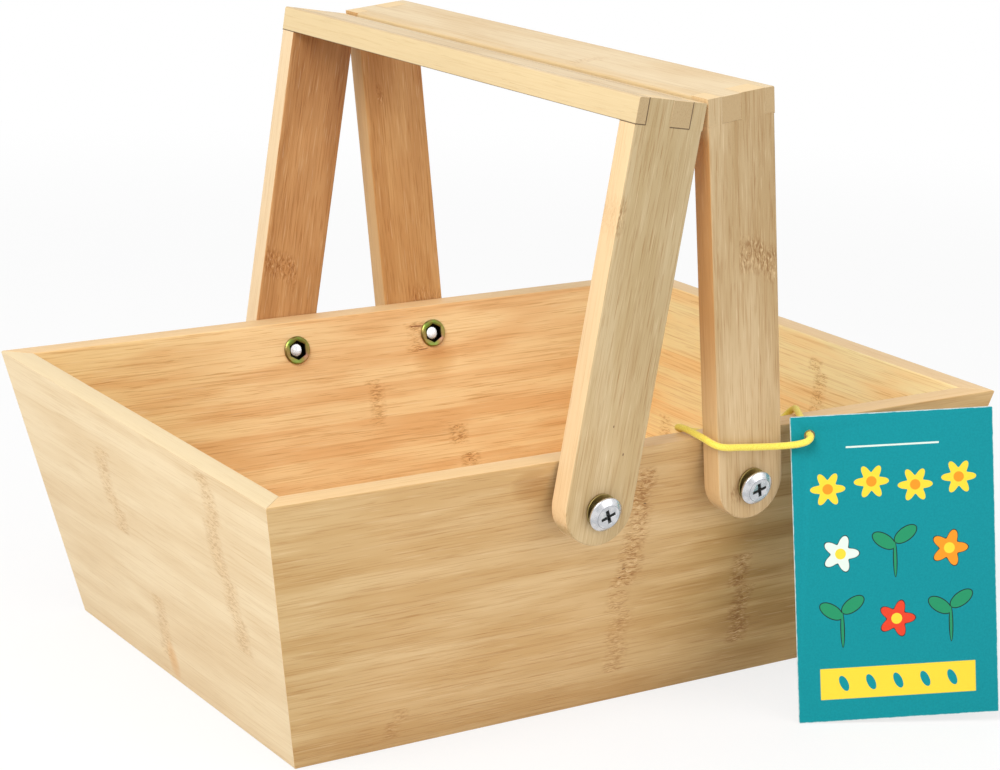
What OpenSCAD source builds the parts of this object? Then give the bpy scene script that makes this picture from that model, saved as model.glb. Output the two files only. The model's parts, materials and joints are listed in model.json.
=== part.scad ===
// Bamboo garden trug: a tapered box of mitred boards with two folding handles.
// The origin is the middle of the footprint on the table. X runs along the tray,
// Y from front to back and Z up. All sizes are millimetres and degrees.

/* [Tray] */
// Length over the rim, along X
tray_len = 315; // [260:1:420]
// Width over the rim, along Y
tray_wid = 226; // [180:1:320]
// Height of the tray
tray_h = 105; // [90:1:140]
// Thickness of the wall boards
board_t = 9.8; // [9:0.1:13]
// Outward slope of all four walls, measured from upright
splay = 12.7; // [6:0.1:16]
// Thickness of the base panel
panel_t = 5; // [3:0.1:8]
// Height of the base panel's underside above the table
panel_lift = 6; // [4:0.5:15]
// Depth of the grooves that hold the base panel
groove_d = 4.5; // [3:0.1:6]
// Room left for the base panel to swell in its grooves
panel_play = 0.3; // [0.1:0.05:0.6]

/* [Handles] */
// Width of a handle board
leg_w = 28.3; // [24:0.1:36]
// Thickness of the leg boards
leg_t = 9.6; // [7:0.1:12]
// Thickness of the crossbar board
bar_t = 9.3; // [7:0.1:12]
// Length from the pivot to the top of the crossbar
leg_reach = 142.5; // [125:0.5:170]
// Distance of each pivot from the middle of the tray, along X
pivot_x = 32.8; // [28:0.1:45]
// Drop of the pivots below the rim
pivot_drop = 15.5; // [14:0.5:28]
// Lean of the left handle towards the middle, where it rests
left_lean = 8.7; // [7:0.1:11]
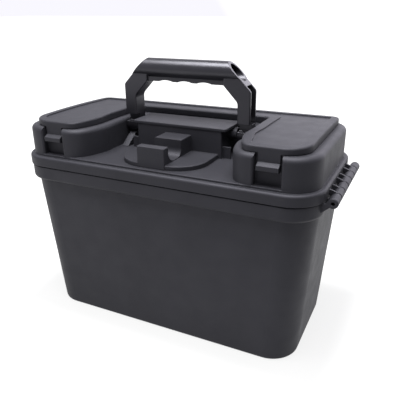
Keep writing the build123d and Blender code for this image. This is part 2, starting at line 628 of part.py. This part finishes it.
·····
## INSTRUCTION
Reproduce the full listing word for word.

## COMPLETE OUTPUT
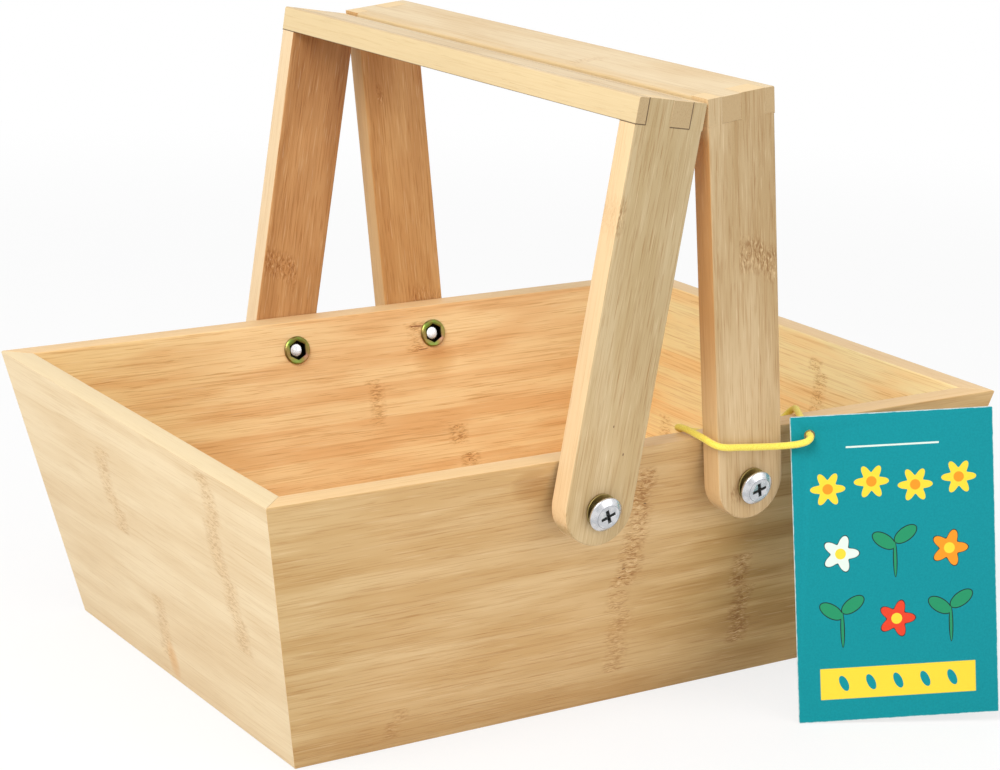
What OpenSCAD source builds the parts of this object? Then give the bpy scene script that makes this picture from that model, saved as model.glb. Output the two files only. The model's parts, materials and joints are listed in model.json.
=== part.scad ===
// Bamboo garden trug: a tapered box of mitred boards with two folding handles.
// The origin is the middle of the footprint on the table. X runs along the tray,
// Y from front to back and Z up. All sizes are millimetres and degrees.

/* [Tray] */
// Length over the rim, along X
tray_len = 315; // [260:1:420]
// Width over the rim, along Y
tray_wid = 226; // [180:1:320]
// Height of the tray
tray_h = 105; // [90:1:140]
// Thickness of the wall boards
board_t = 9.8; // [9:0.1:13]
// Outward slope of all four walls, measured from upright
splay = 12.7; // [6:0.1:16]
// Thickness of the base panel
panel_t = 5; // [3:0.1:8]
// Height of the base panel's underside above the table
panel_lift = 6; // [4:0.5:15]
// Depth of the grooves that hold the base panel
groove_d = 4.5; // [3:0.1:6]
// Room left for the base panel to swell in its grooves
panel_play = 0.3; // [0.1:0.05:0.6]

/* [Handles] */
// Width of a handle board
leg_w = 28.3; // [24:0.1:36]
// Thickness of the leg boards
leg_t = 9.6; // [7:0.1:12]
// Thickness of the crossbar board
bar_t = 9.3; // [7:0.1:12]
// Length from the pivot to the top of the crossbar
leg_reach = 142.5; // [125:0.5:170]
// Distance of each pivot from the middle of the tray, along X
pivot_x = 32.8; // [28:0.1:45]
// Drop of the pivots below the rim
pivot_drop = 15.5; // [14:0.5:28]
// Lean of the left handle towards the middle, where it rests
left_lean = 8.7; // [7:0.1:11]
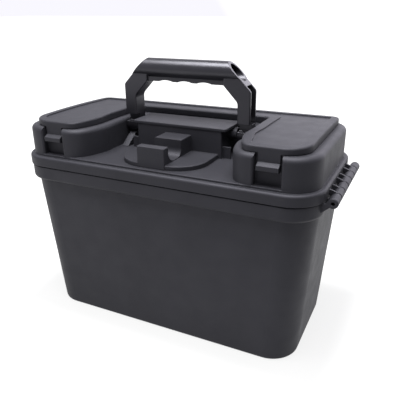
Keep writing the build123d and Blender code for this image. This is part 2, starting at line 628 of part.py. This part finishes it.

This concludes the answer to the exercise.